A transcript of the segment, which aired on July 5 at 8:47 a.m. EDT, is as follows:
CHRIS WRAGGE: When you're running for president, you need to have campaign money and a solid political platform. But you also need a theme song, and that tripped up one of the Republican candidates as CBS News political correspondent Jan Crawford now tells us. Jan, welcome back, good to see you again this morning.
JAN CRAWFORD, CBS News political correspondent: Hey Chris, you know there is nothing like a good song to get people fired up at your rallies. But sometimes that can get the songwriter fired up too.
CRAWFORD: Songwriters Milton Ager and Jack Yellen had to be happy when Franklin Roosevelt adopted their 1929 hit "Happy Days Are Here Again" for his '32 presidential campaign. 80 years later, the song is still the unofficial anthem of the Democratic Party. But that may be the last time that candidates and composers have made beautiful music together.
CRAWFORD: Just last week, Tea Party favorite and GOP presidential candidate Michele Bachmann pumped up the crowd with liberal rocker Tom Petty's "American Girl." Apparently, Bachmann doesn't quite fit Petty's vision of that girl. He quickly had his lawyers issue a "Cease and Desist" notice, demanding the Bachmann camp never trumpet his song again.
MARTIN KADY, congressional editor, Politico: It's almost always Republicans, and almost always a liberal-leaning artist who feels like their concept, their art, is being co-opted by someone they disagree with.

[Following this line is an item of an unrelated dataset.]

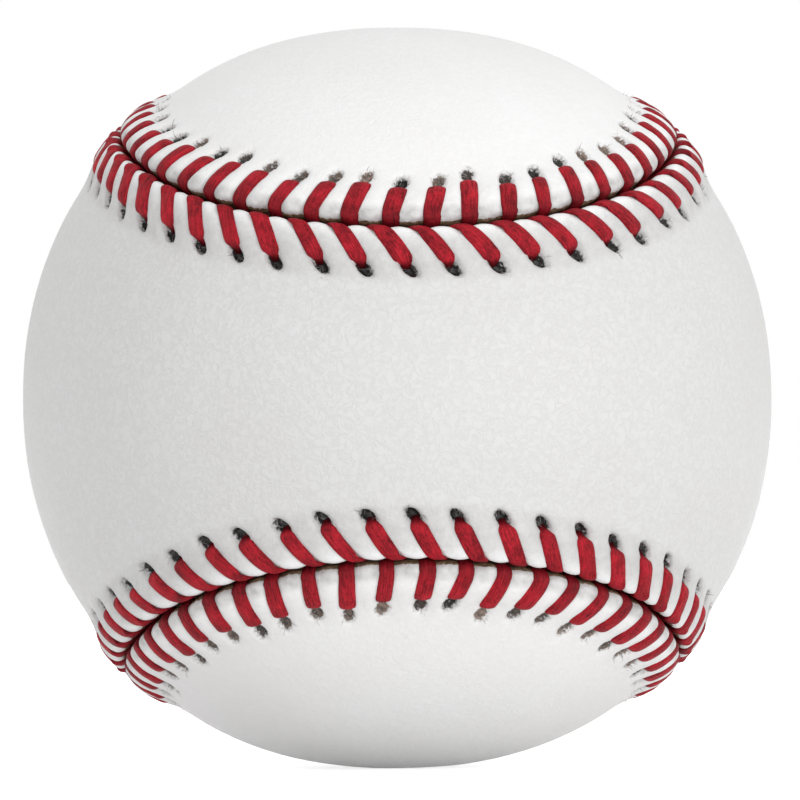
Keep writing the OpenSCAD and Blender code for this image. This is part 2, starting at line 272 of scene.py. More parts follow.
class Stitches:
    """Place of every stitch on one side of the seam, each a little off its even place."""

    def __init__(self, seam, sizes, thread, side):
        self.seam = seam
        self.side = side
        self.count = sizes.stitch_count
        chance = np.random.default_rng(thread.seed + (0 if side > 0 else 1))
        even = sizes.first_crossing + np.arange(self.count) * seam.pitch
        # Front stitches go down the slit slantwise, back ones straight from near the edge
        if side > 0:
            self.course, lean, self.straight_from = FRONT_COURSE, sizes.front_lean, -sizes.front_reach
            reach, stretch, shift = sizes.front_reach, 0.0, FRONT_HOLE_SHIFT
            uneven = FRONT_REACH_STRAY
        else:
            self.course, lean, self.straight_from = BACK_COURSE, sizes.back_lean, sizes.back_reach / 4
            reach, stretch, shift = sizes.back_reach, sizes.back_stretch, BACK_HOLE_SHIFT
            uneven = BACK_REACH_STRAY
            even = even + sizes.crossing_step
        # A hand-sewn row creeps a little along the seam, and back again by the time it closes
        half_way = seam.half_way(even)
        crept = thread.creep * (half_way + SWAY * np.sin(2 * math.tau * (even - START) / seam.length))
        self.crossing = even + crept + chance.normal(0, CROSSING_STRAY, self.count) * thread.wander
        self.leans = (lean * (1 - thread.slackening * half_way)
                      + chance.normal(0, LEAN_STRAY, self.count) * thread.wander)
        strays = np.clip(chance.normal(0, 1, self.count), -2, 2)
        self.reaches = reach * (1 + stretch * half_way) + strays * uneven * thread.wander
        self.hole_middles = self.reaches + shift
        self.fanning = 1 - half_way if side > 0 else np.zeros(self.count)
        self.widths = 1 + WIDTH_STRAY * chance.standard_normal(self.count)
        # Front holes are clean, with painted black shade, and most back ones show torn brown flesh
        frays = chance.random(self.count)
        self.frays = FRONT_FRAY * frays ** 2 if side > 0 else frays ** 0.5

    def along(self, number, across):
        """Distance along the seam of a stitch's middle line, at a distance from the seam."""
        number = np.mod(number, self.count)
        start, slope, bend = self.course
        part = across / self.reaches[number]
        return self.crossing[number] + self.leans[number] * (start + slope * part + bend * part ** 2)

    def slope(self, number, across):
        """How far a stitch goes along the seam for each step across it."""
        return (self.along(number, across + STEP) - self.along(number, across)) / STEP

    def nearest(self, along, across):
        """Number of the nearest stitch, the distance along to it, and the place between two, from 0 to 1."""
        guess = np.floor((along - self.crossing[0]) / self.seam.pitch).astype(int)
        past = np.full(along.shape, self.seam.length)
        ahead = past.copy()
        last = np.zeros(along.shape, int)
        for number in range(-2, 3):
            gap = self.seam.wrapped(along - self.along(guess + number, across))
            behind = (gap >= 0) & (gap < past)
            past = np.where(behind, gap, past)
            last = np.where(behind, guess + number, last)
            ahead = np.where((gap < 0) & (-gap < ahead), -gap, ahead)
        number = np.where(past <= ahead, last, last + 1) % self.count
        return number, np.minimum(past, ahead), past / (past + ahead)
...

CRAWFORD: And it's a battle that stretches back to at least the '84 campaign. That's when President Reagan locked horns with Bruce Springsteen over the boss's big hit "Born In the USA." In 2009, almost 30 years later, the memory still rankled Springsteen, who talked to the Early Show about why.
BRUCE SPRINGSTEEN, rock artist: The Reagan administration came in and co-opted, tried to co-opt the song, and misinterpreted it. And so I was learning very quickly that you had to be aggressive and assert control of your work as best as you could.
CHRISTIAN HOARD, senior editor, Rolling Stone: The Reagan thing was kind of hilarious. Because, you know, Born In the USA is a actually not as – it's actually not as triumphant a song as it might sound like. It's sort of a bittersweet tale of a Vietnam vet who's really kind of got disillusioned and struggled to find his way, and so, you know, I think Reagan kind of missed the point on that song.
CRAWFORD: The last time the candidate and campaign theme really clicked may have been in 1992, when Bill Clinton relentlessly pushed the Fleetwood Mac message "Don't Stop Thinking About Tomorrow." Petty's music was also preyed on during the 2000 campaign when George W. Bush blasted the Heartbreakers' "I Won't Back Down" at rallies. One letter to Bush's lawyers, and he did. In 2008, John McCain's camp made a curious musical choice for their candidate's theme, "Running on Empty" by Jackson Brown. Brown accepted an apology after the campaign was over, presumably on empty at that point.
(Music playing, "Grand Ole' Flag")
CRAWFORD: If there's a lesson in all this for candidates, perhaps it's that when it comes to their musical choices, the classics are the way to go.
(End Video Clip)
CRAWFORD: Democratic candidates haven't gotten the kind of pushback that Republicans have, since most people know that music industries support Democrats, and I guess they don't really mind when it's a Democrat who's blasting their songs. Republicans though, Chris, have had better luck with country music. And since, as you know, a lot of country music is about country and flags and God, it works out pretty well for them. Chris?
WRAGGE: Boy, noone's gone to Tom Petty for "Free Fallin'," though, huh?